* [Goal]:
Look through the lines of the material and count those containing "from". Give that count alone.

* [Object data in JSON]:
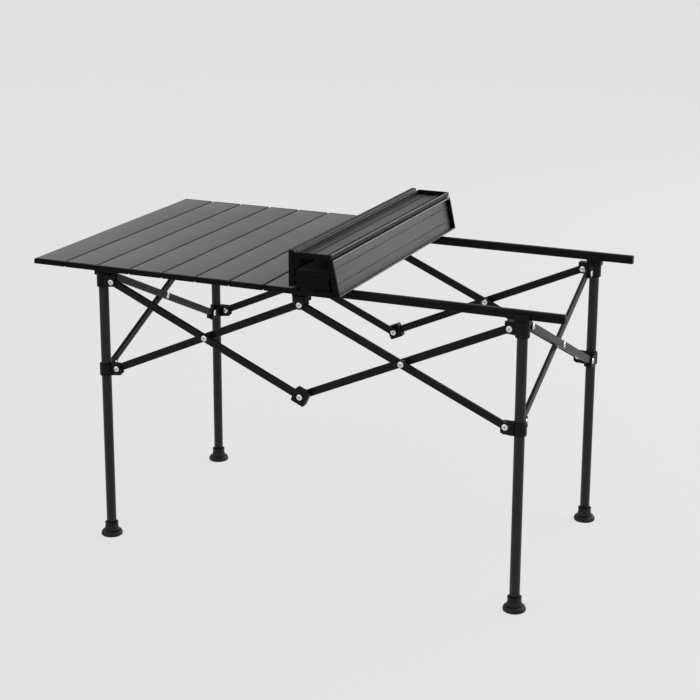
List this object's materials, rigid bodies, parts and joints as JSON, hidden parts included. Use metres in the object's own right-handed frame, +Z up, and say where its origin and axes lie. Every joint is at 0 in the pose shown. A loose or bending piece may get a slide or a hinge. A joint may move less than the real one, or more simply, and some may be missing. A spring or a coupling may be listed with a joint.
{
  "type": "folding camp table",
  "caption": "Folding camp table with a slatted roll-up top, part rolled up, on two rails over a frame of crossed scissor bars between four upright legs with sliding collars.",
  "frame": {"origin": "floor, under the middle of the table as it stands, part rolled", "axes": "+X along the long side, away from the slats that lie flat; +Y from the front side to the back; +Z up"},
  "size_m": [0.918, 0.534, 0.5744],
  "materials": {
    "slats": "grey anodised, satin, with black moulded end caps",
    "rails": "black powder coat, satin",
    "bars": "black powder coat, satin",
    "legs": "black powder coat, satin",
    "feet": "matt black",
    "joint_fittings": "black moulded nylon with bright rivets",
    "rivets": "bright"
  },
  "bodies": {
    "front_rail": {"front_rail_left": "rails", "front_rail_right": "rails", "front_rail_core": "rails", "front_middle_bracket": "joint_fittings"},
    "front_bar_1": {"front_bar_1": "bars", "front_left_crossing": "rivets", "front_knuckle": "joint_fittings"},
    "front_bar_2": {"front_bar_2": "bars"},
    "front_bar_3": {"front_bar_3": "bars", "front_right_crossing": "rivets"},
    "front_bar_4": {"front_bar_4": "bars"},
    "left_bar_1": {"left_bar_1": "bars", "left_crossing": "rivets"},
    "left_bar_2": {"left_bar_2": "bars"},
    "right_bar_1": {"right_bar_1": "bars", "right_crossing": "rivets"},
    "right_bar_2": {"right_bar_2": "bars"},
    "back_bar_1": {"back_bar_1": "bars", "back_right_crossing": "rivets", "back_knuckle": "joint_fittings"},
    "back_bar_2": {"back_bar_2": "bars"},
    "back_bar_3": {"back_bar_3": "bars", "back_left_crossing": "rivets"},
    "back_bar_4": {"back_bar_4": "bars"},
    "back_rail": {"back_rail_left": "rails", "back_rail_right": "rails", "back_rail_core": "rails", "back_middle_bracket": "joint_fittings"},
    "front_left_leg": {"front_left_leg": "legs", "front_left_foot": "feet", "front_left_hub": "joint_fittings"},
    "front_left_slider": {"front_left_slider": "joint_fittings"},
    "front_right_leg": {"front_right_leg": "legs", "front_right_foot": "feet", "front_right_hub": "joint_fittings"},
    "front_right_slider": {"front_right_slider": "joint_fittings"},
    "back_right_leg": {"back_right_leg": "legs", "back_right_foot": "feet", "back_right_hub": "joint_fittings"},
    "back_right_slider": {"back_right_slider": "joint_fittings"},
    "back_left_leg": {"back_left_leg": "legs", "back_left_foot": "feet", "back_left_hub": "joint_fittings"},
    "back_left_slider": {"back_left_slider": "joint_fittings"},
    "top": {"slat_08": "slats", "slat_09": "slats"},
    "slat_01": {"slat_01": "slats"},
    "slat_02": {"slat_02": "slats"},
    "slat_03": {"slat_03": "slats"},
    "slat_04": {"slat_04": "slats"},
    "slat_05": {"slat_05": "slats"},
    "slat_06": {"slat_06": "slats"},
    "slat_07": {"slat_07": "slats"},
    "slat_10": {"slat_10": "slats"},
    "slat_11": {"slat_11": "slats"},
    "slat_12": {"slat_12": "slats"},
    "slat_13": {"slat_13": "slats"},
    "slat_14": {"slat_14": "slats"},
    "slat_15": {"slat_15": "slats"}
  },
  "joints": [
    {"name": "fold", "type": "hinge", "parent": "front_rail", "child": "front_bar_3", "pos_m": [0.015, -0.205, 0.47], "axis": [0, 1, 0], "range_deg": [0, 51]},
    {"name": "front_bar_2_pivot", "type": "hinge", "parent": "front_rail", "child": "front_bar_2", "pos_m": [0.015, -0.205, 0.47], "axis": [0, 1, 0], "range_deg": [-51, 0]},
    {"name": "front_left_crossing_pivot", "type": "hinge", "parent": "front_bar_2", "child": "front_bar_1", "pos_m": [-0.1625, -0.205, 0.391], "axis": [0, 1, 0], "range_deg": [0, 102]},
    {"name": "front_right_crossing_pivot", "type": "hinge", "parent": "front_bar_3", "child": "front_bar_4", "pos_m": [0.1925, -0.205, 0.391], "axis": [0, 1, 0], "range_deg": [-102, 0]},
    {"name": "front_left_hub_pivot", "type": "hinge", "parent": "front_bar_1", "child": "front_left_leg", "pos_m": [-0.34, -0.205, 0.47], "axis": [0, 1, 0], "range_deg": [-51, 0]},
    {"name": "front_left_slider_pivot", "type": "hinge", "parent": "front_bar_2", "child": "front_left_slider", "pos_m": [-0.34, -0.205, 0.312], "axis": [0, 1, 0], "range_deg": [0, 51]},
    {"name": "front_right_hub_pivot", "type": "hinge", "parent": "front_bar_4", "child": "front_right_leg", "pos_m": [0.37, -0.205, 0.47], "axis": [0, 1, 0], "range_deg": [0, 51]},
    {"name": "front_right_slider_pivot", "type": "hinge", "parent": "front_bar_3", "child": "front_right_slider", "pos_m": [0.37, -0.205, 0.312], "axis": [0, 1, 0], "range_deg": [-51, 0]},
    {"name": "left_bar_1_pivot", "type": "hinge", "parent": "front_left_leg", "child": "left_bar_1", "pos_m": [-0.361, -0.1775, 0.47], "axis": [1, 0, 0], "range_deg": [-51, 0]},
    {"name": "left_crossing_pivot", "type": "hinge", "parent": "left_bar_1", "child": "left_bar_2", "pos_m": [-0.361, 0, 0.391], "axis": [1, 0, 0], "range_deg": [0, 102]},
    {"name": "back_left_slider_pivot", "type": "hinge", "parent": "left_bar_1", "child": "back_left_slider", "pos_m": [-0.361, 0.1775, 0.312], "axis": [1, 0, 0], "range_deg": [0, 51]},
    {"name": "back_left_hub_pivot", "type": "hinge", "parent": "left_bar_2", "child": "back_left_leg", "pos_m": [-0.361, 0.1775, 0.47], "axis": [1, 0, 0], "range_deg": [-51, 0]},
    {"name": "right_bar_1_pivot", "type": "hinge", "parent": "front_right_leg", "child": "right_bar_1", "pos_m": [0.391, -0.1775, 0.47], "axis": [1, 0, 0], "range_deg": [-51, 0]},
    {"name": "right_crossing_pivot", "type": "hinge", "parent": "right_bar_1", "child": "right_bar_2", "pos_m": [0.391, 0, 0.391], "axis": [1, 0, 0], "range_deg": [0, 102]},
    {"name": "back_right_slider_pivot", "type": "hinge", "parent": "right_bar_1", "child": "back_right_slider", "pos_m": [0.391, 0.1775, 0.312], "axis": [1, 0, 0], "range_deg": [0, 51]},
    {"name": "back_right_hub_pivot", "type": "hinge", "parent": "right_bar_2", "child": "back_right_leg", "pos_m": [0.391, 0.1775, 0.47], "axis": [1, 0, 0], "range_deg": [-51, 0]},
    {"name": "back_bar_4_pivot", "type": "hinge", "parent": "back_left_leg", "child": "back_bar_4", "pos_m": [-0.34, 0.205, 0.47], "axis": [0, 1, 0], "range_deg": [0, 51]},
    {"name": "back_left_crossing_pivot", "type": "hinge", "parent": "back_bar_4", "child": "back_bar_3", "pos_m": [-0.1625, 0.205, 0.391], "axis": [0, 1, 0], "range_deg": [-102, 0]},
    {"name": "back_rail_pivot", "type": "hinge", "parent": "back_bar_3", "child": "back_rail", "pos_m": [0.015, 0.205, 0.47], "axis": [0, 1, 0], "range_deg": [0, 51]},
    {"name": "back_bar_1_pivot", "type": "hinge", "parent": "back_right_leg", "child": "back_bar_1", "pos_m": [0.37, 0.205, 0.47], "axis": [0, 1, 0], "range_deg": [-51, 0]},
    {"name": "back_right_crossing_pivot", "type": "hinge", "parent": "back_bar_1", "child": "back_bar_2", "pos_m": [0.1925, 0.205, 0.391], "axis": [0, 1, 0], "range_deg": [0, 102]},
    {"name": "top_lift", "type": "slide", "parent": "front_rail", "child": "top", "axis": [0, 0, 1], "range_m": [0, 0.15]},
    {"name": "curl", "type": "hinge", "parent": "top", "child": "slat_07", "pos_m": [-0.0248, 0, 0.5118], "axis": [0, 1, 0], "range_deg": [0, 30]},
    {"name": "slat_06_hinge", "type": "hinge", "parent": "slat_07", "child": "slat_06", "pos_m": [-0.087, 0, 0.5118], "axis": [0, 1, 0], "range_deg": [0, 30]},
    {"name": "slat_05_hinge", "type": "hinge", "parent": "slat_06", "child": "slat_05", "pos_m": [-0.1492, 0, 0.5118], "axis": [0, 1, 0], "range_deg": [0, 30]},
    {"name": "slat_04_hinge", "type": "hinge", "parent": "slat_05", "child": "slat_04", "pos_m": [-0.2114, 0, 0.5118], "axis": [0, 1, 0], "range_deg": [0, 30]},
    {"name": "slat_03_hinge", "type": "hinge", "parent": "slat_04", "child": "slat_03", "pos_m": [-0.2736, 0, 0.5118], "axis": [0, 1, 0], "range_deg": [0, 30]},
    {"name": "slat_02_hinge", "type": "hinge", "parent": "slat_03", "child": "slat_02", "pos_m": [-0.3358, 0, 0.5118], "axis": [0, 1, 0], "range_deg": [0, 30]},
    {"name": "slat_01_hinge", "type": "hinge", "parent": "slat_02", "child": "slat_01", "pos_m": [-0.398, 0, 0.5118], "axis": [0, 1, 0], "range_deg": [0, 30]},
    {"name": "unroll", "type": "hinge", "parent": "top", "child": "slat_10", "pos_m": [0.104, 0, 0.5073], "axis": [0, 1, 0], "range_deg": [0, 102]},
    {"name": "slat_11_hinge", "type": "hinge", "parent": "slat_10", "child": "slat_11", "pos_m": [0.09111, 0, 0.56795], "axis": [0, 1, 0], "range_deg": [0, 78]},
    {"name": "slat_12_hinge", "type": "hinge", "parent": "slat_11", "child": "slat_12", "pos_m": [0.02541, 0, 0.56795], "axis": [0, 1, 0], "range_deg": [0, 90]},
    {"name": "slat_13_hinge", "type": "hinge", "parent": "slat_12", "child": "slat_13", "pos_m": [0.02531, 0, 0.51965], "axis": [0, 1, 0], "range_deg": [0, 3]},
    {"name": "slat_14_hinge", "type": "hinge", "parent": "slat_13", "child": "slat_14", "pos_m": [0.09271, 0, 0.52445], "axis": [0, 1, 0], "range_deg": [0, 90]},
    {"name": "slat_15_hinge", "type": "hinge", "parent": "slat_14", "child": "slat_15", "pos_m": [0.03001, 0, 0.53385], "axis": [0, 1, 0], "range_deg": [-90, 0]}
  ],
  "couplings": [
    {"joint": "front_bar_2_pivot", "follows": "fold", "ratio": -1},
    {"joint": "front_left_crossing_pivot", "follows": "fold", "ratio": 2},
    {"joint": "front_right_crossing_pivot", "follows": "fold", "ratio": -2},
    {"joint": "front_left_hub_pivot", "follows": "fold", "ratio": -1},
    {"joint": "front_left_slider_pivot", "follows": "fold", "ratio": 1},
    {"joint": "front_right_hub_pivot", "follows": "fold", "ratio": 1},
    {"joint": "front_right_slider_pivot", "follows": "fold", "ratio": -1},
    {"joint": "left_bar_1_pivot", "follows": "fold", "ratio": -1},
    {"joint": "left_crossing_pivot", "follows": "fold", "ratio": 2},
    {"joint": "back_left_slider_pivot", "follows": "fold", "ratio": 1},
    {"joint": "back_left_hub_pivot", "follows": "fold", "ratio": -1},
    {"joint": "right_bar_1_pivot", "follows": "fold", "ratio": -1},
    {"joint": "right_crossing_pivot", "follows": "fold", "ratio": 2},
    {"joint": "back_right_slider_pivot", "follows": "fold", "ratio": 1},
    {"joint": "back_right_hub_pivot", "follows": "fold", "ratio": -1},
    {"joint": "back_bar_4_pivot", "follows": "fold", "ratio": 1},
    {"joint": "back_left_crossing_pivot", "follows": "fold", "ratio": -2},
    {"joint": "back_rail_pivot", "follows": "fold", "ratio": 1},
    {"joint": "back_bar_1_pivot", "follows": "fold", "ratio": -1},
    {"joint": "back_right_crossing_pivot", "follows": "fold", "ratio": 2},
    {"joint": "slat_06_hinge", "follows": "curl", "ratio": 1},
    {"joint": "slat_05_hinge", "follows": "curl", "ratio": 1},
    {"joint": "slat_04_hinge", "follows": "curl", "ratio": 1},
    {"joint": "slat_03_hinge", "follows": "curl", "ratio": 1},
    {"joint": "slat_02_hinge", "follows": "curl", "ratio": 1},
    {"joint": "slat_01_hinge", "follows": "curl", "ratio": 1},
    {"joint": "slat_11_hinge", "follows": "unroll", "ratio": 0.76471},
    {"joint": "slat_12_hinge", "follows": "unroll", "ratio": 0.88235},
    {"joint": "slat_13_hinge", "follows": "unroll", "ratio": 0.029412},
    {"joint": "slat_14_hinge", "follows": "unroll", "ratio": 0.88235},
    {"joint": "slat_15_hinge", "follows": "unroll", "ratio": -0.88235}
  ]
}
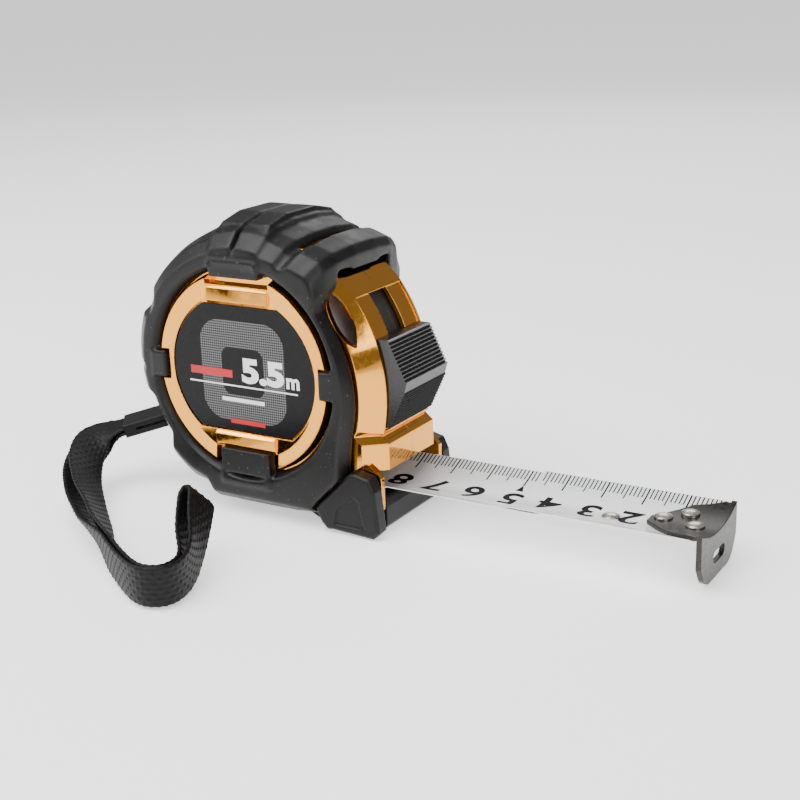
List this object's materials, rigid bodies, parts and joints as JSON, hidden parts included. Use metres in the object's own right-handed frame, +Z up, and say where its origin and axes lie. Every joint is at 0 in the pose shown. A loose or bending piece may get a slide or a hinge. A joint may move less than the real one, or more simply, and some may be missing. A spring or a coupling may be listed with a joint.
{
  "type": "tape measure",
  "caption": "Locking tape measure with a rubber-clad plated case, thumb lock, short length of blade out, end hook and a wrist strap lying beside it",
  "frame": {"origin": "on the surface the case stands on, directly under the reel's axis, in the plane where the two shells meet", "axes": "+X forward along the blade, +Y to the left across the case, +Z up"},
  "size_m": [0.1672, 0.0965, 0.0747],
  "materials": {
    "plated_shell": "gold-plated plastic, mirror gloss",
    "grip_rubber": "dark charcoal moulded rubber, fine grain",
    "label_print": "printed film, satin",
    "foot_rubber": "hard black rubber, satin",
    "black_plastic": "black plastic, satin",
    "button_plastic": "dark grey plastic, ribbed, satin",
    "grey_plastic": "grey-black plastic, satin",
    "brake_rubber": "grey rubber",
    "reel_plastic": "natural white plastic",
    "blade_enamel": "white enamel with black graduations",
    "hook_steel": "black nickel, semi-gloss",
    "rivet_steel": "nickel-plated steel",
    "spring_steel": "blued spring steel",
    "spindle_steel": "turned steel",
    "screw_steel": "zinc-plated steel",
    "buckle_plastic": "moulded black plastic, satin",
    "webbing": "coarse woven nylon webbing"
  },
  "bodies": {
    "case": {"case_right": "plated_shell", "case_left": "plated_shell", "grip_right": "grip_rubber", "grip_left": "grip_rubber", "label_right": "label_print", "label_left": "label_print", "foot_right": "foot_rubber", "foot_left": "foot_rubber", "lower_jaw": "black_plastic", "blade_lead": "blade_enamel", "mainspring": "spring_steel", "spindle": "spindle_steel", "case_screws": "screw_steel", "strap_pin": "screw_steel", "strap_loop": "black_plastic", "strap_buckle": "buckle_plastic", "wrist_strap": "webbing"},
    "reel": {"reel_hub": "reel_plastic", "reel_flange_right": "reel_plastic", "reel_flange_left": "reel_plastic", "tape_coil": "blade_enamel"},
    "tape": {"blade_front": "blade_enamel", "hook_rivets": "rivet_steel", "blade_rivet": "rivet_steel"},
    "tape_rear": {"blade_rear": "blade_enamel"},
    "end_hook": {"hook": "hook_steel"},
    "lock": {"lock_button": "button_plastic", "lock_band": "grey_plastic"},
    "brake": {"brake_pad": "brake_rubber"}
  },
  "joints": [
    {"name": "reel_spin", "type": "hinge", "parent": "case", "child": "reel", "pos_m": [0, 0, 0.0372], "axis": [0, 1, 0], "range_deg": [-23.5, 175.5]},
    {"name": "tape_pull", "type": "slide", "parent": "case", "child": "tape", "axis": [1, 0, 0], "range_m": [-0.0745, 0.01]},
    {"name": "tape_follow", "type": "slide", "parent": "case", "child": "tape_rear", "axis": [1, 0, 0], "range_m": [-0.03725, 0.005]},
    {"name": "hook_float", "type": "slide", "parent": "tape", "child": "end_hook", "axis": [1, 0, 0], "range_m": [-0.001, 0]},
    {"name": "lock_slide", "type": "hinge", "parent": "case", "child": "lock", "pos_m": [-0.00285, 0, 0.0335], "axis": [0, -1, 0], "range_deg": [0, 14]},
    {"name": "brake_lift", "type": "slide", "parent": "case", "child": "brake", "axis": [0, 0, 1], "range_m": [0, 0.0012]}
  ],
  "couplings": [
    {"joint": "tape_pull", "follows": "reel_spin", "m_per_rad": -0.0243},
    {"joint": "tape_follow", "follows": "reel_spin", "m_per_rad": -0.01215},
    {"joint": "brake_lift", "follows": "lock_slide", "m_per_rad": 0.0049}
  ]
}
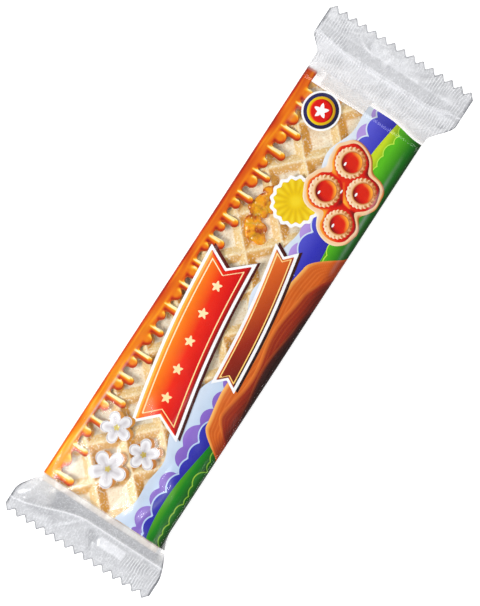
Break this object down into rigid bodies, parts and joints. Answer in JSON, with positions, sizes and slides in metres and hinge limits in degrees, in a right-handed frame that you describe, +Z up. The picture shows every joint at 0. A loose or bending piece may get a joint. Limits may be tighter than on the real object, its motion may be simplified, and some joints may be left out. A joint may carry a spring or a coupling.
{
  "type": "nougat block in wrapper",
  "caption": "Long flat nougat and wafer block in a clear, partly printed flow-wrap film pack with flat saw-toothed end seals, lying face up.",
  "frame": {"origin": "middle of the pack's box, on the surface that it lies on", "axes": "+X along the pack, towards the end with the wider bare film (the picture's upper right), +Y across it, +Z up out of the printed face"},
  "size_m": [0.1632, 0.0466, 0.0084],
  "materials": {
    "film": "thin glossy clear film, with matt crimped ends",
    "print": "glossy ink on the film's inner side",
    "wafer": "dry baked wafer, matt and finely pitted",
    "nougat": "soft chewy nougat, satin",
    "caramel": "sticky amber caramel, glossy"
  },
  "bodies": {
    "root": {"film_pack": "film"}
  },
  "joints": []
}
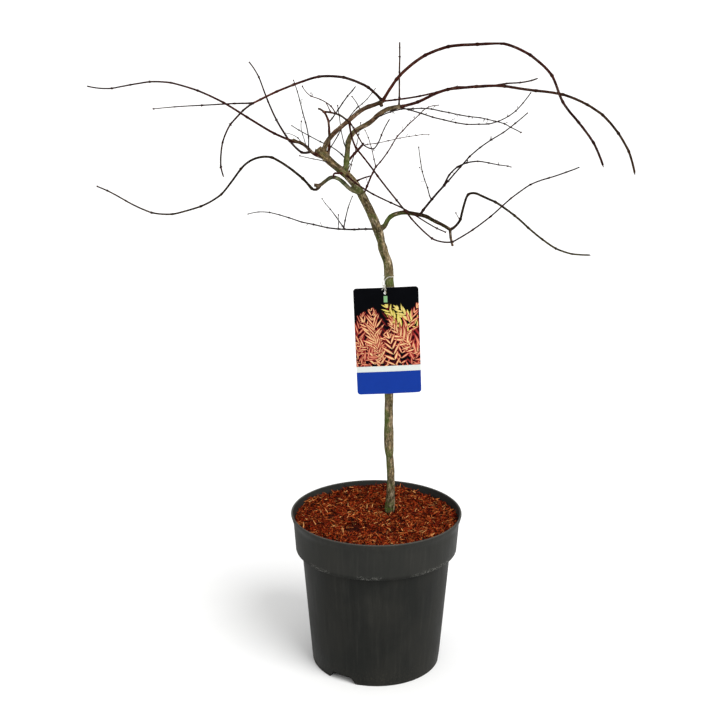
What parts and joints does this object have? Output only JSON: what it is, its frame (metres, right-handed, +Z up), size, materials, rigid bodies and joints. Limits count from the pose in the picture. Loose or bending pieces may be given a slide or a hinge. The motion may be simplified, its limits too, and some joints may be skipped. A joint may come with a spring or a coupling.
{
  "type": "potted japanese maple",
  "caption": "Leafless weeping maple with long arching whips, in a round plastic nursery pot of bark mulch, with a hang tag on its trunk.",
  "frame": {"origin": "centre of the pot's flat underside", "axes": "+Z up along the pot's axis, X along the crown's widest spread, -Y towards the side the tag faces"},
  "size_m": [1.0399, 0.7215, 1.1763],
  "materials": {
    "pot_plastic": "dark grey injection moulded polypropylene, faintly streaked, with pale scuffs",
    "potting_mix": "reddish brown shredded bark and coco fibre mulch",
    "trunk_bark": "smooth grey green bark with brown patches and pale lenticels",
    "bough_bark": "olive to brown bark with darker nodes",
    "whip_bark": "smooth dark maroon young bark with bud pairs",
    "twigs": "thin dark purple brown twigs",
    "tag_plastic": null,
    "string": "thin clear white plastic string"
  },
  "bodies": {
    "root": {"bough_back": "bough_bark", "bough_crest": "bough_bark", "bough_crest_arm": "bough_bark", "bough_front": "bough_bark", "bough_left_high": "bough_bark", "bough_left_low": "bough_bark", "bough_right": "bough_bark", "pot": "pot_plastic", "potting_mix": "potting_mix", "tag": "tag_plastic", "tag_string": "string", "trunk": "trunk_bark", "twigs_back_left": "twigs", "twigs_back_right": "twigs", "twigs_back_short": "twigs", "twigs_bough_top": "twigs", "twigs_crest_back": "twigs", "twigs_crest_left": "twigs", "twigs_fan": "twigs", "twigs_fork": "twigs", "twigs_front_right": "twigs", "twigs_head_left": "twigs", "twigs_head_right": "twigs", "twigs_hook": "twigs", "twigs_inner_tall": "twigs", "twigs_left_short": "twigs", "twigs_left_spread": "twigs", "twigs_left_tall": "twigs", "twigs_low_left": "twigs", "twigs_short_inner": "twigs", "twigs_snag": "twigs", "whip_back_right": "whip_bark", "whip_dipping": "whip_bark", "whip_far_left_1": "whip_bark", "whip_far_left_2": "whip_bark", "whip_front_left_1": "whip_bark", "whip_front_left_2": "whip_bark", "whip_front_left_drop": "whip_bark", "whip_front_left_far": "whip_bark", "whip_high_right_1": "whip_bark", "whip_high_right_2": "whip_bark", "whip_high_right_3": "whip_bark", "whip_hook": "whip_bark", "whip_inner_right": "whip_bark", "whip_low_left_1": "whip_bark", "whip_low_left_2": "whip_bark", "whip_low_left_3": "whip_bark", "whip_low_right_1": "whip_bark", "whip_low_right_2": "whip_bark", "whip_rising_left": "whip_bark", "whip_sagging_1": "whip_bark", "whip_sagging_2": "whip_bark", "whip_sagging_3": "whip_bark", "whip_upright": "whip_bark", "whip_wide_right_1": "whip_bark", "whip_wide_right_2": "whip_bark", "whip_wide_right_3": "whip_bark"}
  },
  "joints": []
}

* [Solution for this task]:
2